The decision of the CJEU raises many interesting questions but it is now a political matter for the EU and the US to resolve. In the meantime, the practical question for enterprises and institutions that rely on the flow of personal data from the EU to the US (and indeed to other countries) is how to ensure that such data flows are not disrupted.
Most companies and organisations do not rely on the EU-US Privacy Shield, as the likelihood of its invalidation by the CJEU has been long anticipated. Many rely instead on the “Standard Contractual Clauses” (“SCCs”) that have been approved by the EU Commission in a series of decisions as a lawful basis for transferring personal data to countries outside the EU.
The Court in Schrems II rejected a challenge to the validity of the EU Commission’s decisions adopting the SCCs. However, it does not follow from the decision by any means that the transfer of personal data in reliance on the SCCs remains lawful. In fact, the decision throws serious doubts on that question.
The implications of the CJEU’s decision in respect of the use of SCCs are very uncertain. What is clear is that it is the responsibility of the parties to the data transfer (the data controller who transfers the data from the EU and the party that receives the data outside the EU under the terms of the SCCs), and the responsibility of national privacy regulators in the EU member state from where the data is transferred, to ensure that the SCCs provide adequate protection to the privacy rights of the data subjects.
It is also clear from the Court’s decision that to ensure adequate protection, the SCCs (together with any additional safeguards that may be put in place) must guarantee that the level of protection that data subjects have in relation to the use of their personal data outside the EU must be equivalent to the protection they enjoy under EU law.
The Court made the point very clearly that the SCCs – which naturally do not bind national intelligence authorities in the US – cannot guarantee that personal data that is transferred to the US will not be subjected to surveillance powers without adequate judicial redress to EU data subjects. However, the Court did not say that this means that the SCCs necessarily cannot provide a lawful basis for transferring data to the US.

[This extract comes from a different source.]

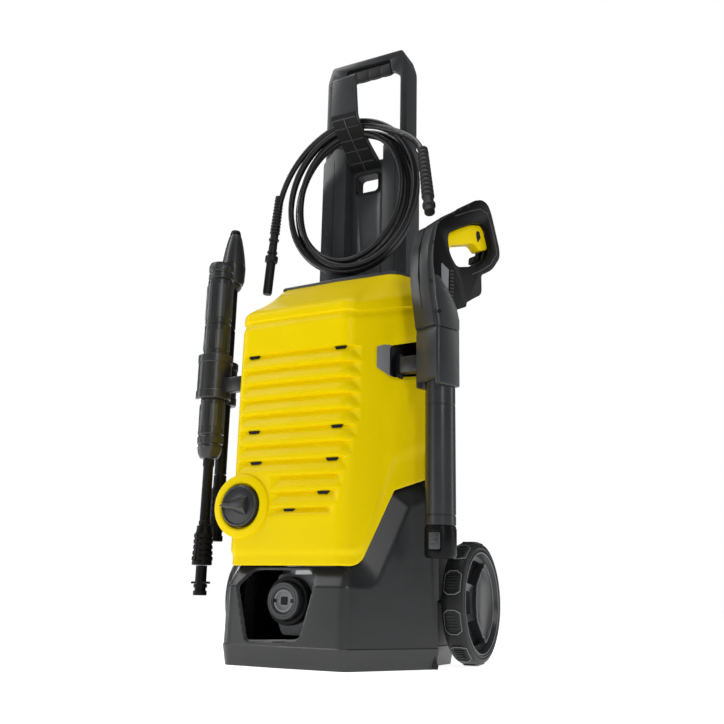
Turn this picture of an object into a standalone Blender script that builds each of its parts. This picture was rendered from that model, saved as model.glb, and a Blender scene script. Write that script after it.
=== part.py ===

In what circumstances the SCCs can still provide the lawful basis for data transfers and what other “safeguards” can be put in place to ensure that data subjects enjoy an equivalent level of protection for the privacy rights are questions that were left unanswered by the Court.
What is the risk and what can be done about it?
The current position as a result of the decision in Schrems II is rather extraordinary.
EU legislation authorised the EU Commission to adopt the SCCs as a framework for lawfully transferring personal data to countries outside the EU that do not provide an adequate level of protection to privacy rights. The CJEU has determined that the decisions of the EU Commission adopting the SCCs were valid. However, at the same time, the Court held that the transfer of data in reliance on the SCCs may still be unlawful, and it is down to the parties to the transfer (and to national authorities) to determine whether the conditions are met for ensuring the transfer is lawful.
For any company based in the EU this is a highly unsatisfactory position. An organisation may have to make the difficult choice between suspending all data transfers to the US (and to other countries where national authorities may have surveillance powers without giving EU citizens sufficient legal redress), which could have serious economic consequences, or taking the risk that continuing such transfers might be held unlawful. The organisation could be open to regulatory action, investigations and legal claims by data subjects and regulators and it could risk significant potential penalties, injunctions and damages claims by data subjects.
Organisations that rely on data transfers between the EU and the US will have to develop strategies to avoid or minimise the risk.
Some may take the view that as long as national authorities in the relevant member state do not adopt a decision (in general or in specific cases) holding that the transfer of data in reliance of the SCCs is unlawful, it is reasonable to continue to rely on the SCCs. After all, they are based on valid decisions of the EU Commission. It should be noted in this regard that it has been reported that some national regulators (including in Germany and Ireland) have already expressed the view that data transfers to the US under the SCCs should probably no longer be treated as lawful given the rationale of the decision of the CJEA.
A more cautious approach may require carrying out a risk assessment and putting in place additional safeguards to the SCCs. The CJEU did not indicate what these safeguards might be. It only pointed to the fact that the relevant provisions of GDPR make reference to such “appropriate safeguards”. Until some guidance emerges, it is for each organisation in each case to consider what additional measures can be put in place, given the circumstances and the assessment of the risk of the transfer in each specific case. Such safeguards can include, for example, encryption and anonymisation of data, introducing additional contractual provisions, procedures and warranties or additional diligence that would at least minimise the risks of data being exposed to surveillance by national intelligence authorities.
Finally, organisations can seek to rely on a set of derogations under the GDPR to the rule that restricts the transfer of personal data to countries outside the EU. These derogations include, among others, transfers made with the explicit consent of the data subject, transfers that are required for the performance of contractual obligations and transfers required for the establishment, exercise or defence of legal claims. For many good reasons, organisations historically tended not to rely on those derogations as a sole basis for international transfers of data. Following Schrems II, however, the SCCs can no longer be considered an entirely safe legal route and so in appropriate circumstances it may be better to rely on those derogation.